Brief an Grönwald – Postmoderne – (1981)

Lieber Bernd!

In Sachen „postmodern“ sollte sich sachliches, differenziertes Urteilen durchsetzen. Ich schreibe Dir das, weil ich befürchten muß, daß die Meinungsbildung in dieser Sache zu schnell und zu schematisch in bestimmte Geleise abgedrängt wird. Ich wäre froh, wenn niemand diesen Begriff erfunden hätte, denn er subsummiert Erscheinungen, die von ihrer Herkunft und von ihren sozialen, politischen und ästhetischen Wirkungen sehr unterschiedlich sind. Leider hat Schnaidt´s Vortrag überhaupt nichts zu dieser notwendigen Differenzierung beigetragen. In seiner Feststellung, die Postmoderne sei die Ästhetik der wirtschaftlichen Rezession und hätte reaktionären Charakter, liegt Wahres und Falsches so dicht beieinander, wie in der „Postmodernen“ Venturi und Rossi.

Auch sollte man der These von der ökologischen Bewegung als der wesentlichen Quelle der Postmoderne bei vollem Bewußtsein nicht zustimmen. Schnaidt`s Kritik ist wegen ihres Materialismus marxistisch, aber sie ist absolut einseitig –und also wiederum nicht marxistisch. Seine Behauptung, die soziale Funktion der Architektur und postmodernen Ästhetik würden sich einander ausschließen, taugt für unsere eigene Problembewältigung überhaupt nichts und sollte doch vor dem Hintergrund (dem historisch-konkretem) geprüft werden, welche Gesellschaft wieviel und was in ihre bauliche Umwelt zu investieren bereit ist. Man kann doch nicht formale Mittel diskreditieren, ohne sie nach ihren möglichen Verwendungszwecken befragt zu haben. Die Postmoderne besteht doch nicht nur aus neoklassizistischen Säulen!

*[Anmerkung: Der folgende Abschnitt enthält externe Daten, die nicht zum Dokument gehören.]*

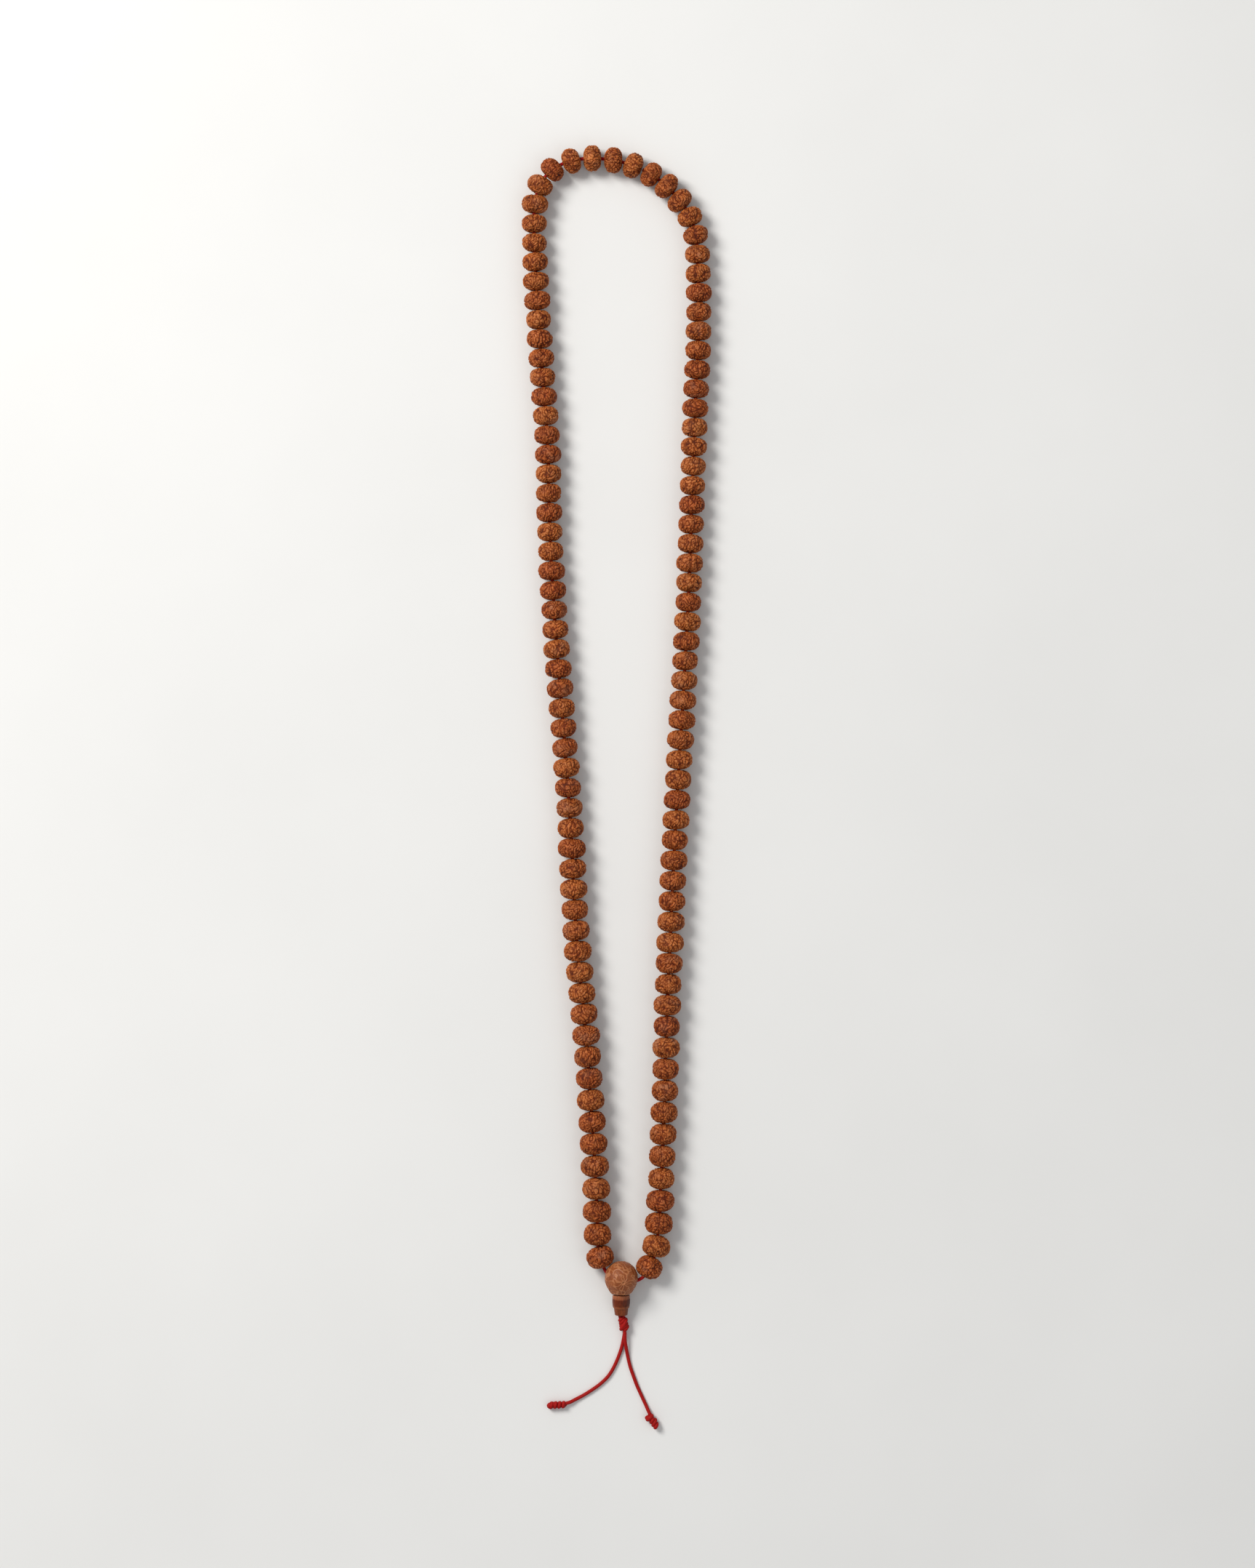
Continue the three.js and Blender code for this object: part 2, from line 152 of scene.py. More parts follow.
class Route:
    """A centripetal Catmull-Rom line through the points, in mm, measured along its length."""

    def __init__(self, points):
        self.points = np.array([(*p, 0.0)[:3] for p in points], float)
        self.samples = self.sampled()
        steps = np.linalg.norm(np.diff(self.samples, axis=0), axis=1)
        self.distances = np.concatenate([[0], np.cumsum(steps)])
        self.length = self.distances[-1]

    def sampled(self):
        p = self.points
        padded = np.vstack([2 * p[0] - p[1], p, 2 * p[-1] - p[-2]])
        share = np.arange(ROUTE_SAMPLES)[:, None] / ROUTE_SAMPLES
        pieces = []
        for a, b, c, d in zip(padded, padded[1:], padded[2:], padded[3:]):
            ab, bc, cd = (np.linalg.norm(v) ** 0.5 for v in (b - a, c - b, d - c))
            start = ((b - a) / ab - (c - a) / (ab + bc) + (c - b) / bc) * bc
            end = ((c - b) / bc - (d - b) / (bc + cd) + (d - c) / cd) * bc
            square = 3 * (c - b) - 2 * start - end
            cube = 2 * (b - c) + start + end
            pieces.append(b + start * share + square * share**2 + cube * share**3)
        return np.vstack([*pieces, p[-1:]])

    def at(self, distance):
        """The line's points at one or several distances."""
        return np.stack([np.interp(distance, self.distances, self.samples[:, i]) for i in range(3)], -1)

    def tangent(self, distance, reach=0.05):
        ahead = self.at(np.asarray(distance) + reach) - self.at(np.asarray(distance) - reach)
        return ahead / np.linalg.norm(ahead, axis=-1, keepdims=True)

    def control_distances(self):
        """How far along the line each control point lies."""
        return self.distances[:: ROUTE_SAMPLES]


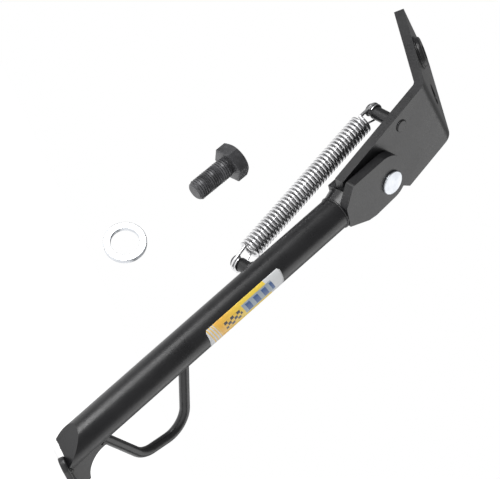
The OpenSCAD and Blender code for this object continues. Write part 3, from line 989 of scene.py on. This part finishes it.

Wir sollten uns die Mühe machen, die neuen wie die alten Mittel danach zu befragen, was sie für uns taugen. Genau das werde ich in meiner Arbeit versuchen. An einer Verteufelung der „Postmoderne“ werde ich mich nicht beteiligen.

Zur Zeit wissen wir doch nur, daß sich diese Mittel (auch) gut ins Reklamegeschäft der Profitmaximierung der kapitalistischen Bauindustrie einsetzen lassen. Das wissend kritisiere ich nicht die Mittel, sondern ihre Verwendung.

Ich möchte uns also raten, Schnaidt`s Auffassung nicht für die marxistische Einschätzung der Postmoderne zu nehmen, sondern als einen Beitrag dazu. Während er in Frankreich einen der Pole darstellt und deshalb (vielleicht) einseitig urteilen darf, müssen wir solche Prozesse umfassend analysieren und konstruktive Schlußfolgerungen ziehen.

Und noch etwas: Schnaidt verfällt genauso wie seine Gegner auf die primitive Alternative, die da heißt „Bauhaus oder Postmoderne“. Von dieser geistigen Position ist es nicht mehr weit bis zu seiner absurden Meinung, alle Gegner des Bauhauses (also auch Schulze-Naumburg) seien Postmoderne.
Nur wenn wir differenziert auf die Herausforderung der Postmoderne antworten – das heißt natürlich nicht kompromißlerisch (von jedem etwas), sondern entsprechend unseren Zielen selektiv – bleiben wir glaubhaft, auch bei den Studenten. Im anderen Falle wechseln viele von denen geistig ins andere Lager, d.h., sie übernehmen den ganzen Postmodernismus.

Diese Auseinandersetzung müssen wir in aller Widersprüchlichkeit offensiv und öffentlich führen. Deshalb hat auch Henselmanns Auftritt nicht geschadet, sondern vielleicht einige Gehirnwindungen gelockert, in denen der Postmodernismus in dieser oder jener Einseitigkeit festzementiert war.
Beste Grüße – in Erwartung, Dich und Marlies morgen bei uns zu haben.